=== Source material ===

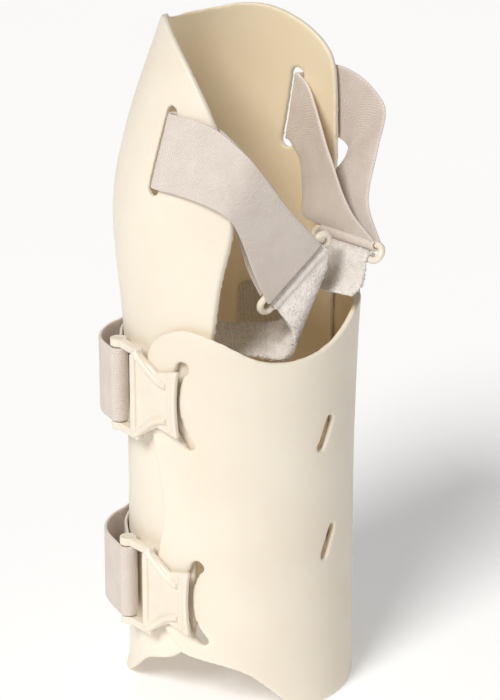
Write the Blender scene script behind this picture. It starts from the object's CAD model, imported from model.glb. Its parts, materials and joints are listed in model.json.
import json
import math
import random

import bpy
from mathutils import Matrix, Vector, noise


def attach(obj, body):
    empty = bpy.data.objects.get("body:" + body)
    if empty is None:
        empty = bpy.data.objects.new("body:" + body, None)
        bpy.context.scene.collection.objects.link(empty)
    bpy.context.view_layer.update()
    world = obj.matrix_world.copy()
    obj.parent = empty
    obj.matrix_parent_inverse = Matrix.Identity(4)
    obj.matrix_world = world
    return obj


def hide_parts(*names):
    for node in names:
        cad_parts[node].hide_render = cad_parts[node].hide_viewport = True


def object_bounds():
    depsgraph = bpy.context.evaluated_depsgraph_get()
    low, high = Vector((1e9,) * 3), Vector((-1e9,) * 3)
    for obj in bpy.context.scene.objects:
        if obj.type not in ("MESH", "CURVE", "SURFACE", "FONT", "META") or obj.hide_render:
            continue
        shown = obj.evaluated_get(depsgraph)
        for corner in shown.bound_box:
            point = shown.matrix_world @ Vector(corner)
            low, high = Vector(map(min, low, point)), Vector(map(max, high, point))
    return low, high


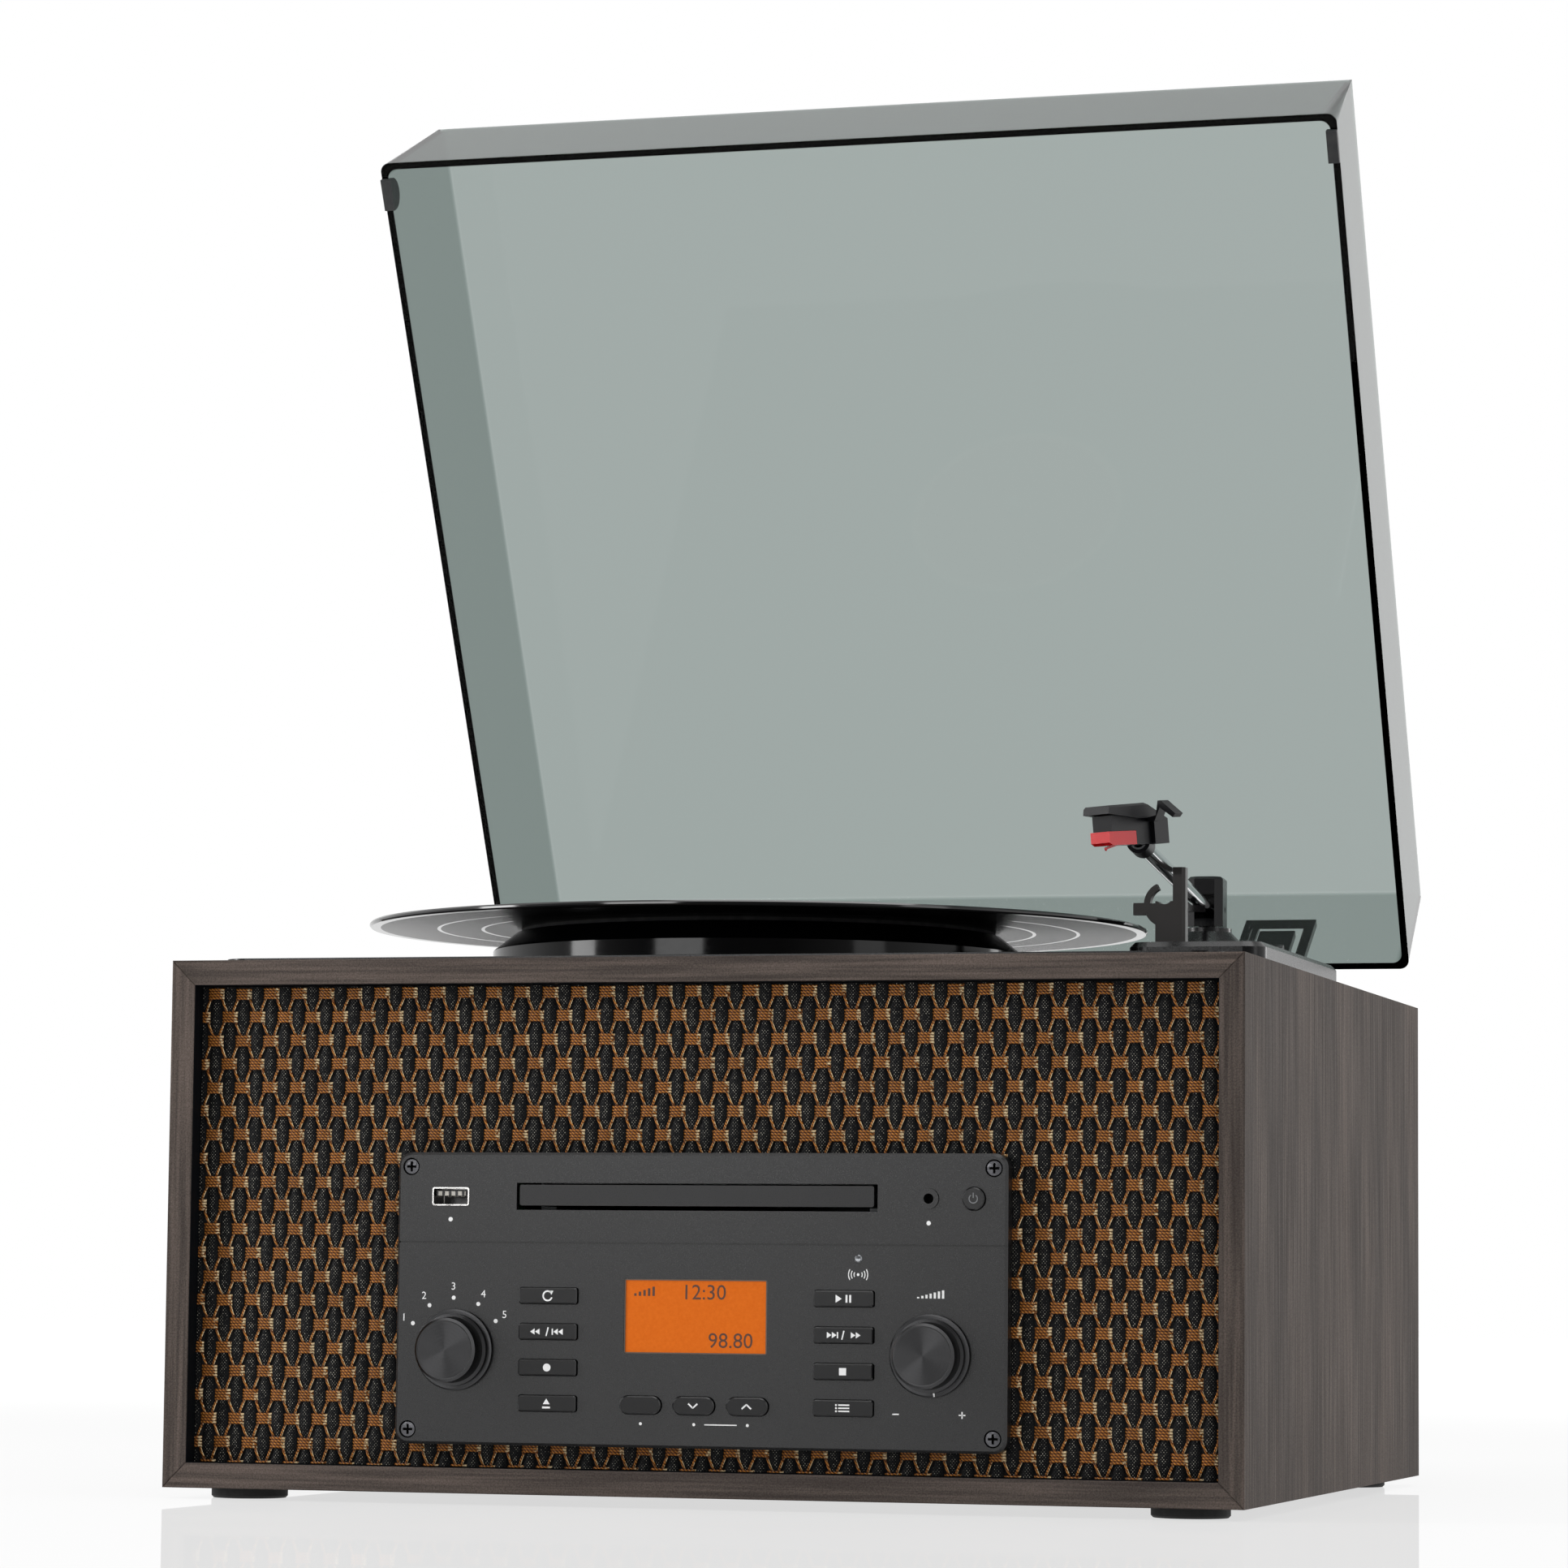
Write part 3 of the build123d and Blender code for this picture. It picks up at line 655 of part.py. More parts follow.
# ---- arm rest post: a cradle for the lowered tube, beside a tall finger ----
post_reach = ARM_Y - POST_Y
tube_x = ARM_X + post_reach * tan(out)
low = rise - radians(ARM_DROP)
cradle_z = ARM[2] + post_reach * tan(low)
cradle_radius = ARM_RADIUS + CRADLE_GAP
lip_z = cradle_z - cradle_radius + POST_LIP
finger_x = tube_x + cradle_radius
post_y0, post_y1 = POST_Y - POST_DEPTH / 2, POST_Y + POST_DEPTH / 2
post = block(POST_LEFT, finger_x + FINGER, post_y0, post_y1, ISLAND_Z, lip_z)
post += block(finger_x, finger_x + FINGER, post_y0, post_y1, ISLAND_Z, TOP + POST_TOP)
upright_edges = post.edges().filter_by(Axis.Z).group_by(Axis.X)[-1]
post = chamfer(upright_edges, FINGER_BEVEL)
hub_y0, hub_y1 = post_y1, post_y1 + CLIP_BEHIND + CLIP_THICK + CLIP_PLAY + CLIP_FLANGE_SHEET
hub_z, hub_half = TOP + CLIP_Z, CLIP_OUTER
hub = front_round(CLIP_X, hub_z, CLIP_INNER - RUNNING, hub_y0, hub_y1)
hub += front_round(CLIP_X, hub_z, CLIP_FLANGE, hub_y1 - CLIP_FLANGE_SHEET, hub_y1)
hub -= block(CLIP_X - hub_half, CLIP_X + hub_half, hub_y0 - 1, hub_y1 + 1, hub_z + HUB_FLAT, hub_z + hub_half)
post += hub
post -= front_round(tube_x, cradle_z, cradle_radius, post_y0 - 1, hub_y1 + 1)
cradle_x0, cradle_x1 = tube_x - cradle_radius, tube_x + cradle_radius
post -= block(cradle_x0, cradle_x1, post_y0 - 1, hub_y1 + 1, cradle_z, TOP + POST_TOP + 1)
save("arm_rest_post", post)

# ---- arm clip: a C-shaped ring that turns on the post's hub to close over the tube ----
sweep_from, sweep_to = radians(CLIP_TIP), radians(CLIP_END)
clip_arc = JernArc(
    (CLIP_OUTER * cos(sweep_from), CLIP_OUTER * sin(sweep_from)), (-sin(sweep_from), cos(sweep_from)),
    CLIP_OUTER, CLIP_END - CLIP_TIP,
)
inner_arc = JernArc(
    (CLIP_INNER * cos(sweep_to), CLIP_INNER * sin(sweep_to)), (sin(sweep_to), -cos(sweep_to)),
    CLIP_INNER, CLIP_TIP - CLIP_END,
)
ring = make_face([clip_arc, Line(clip_arc @ 1, inner_arc @ 0), inner_arc, Line(inner_arc @ 1, clip_arc @ 0)])
tab = Pos(-CLIP_OUTER - CLIP_TAB / 2, -CLIP_TAB_DROP) * Rectangle(CLIP_TAB + 1, CLIP_TAB_HEIGHT)
clip = extrude(ring + (tab - Circle(CLIP_OUTER - 1)), CLIP_THICK)
save("arm_clip", facing(post_y1 + CLIP_BEHIND + CLIP_THICK) * Pos(CLIP_X, TOP + CLIP_Z) * clip)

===

What to work on >>
Copy out all lines above that include the string "scene".

Response to the exercise >>
Write the Blender scene script behind this picture. It starts from the object's CAD model, imported from model.glb. Its parts, materials and joints are listed in model.json.
        bpy.context.scene.collection.objects.link(empty)
    for obj in bpy.context.scene.objects:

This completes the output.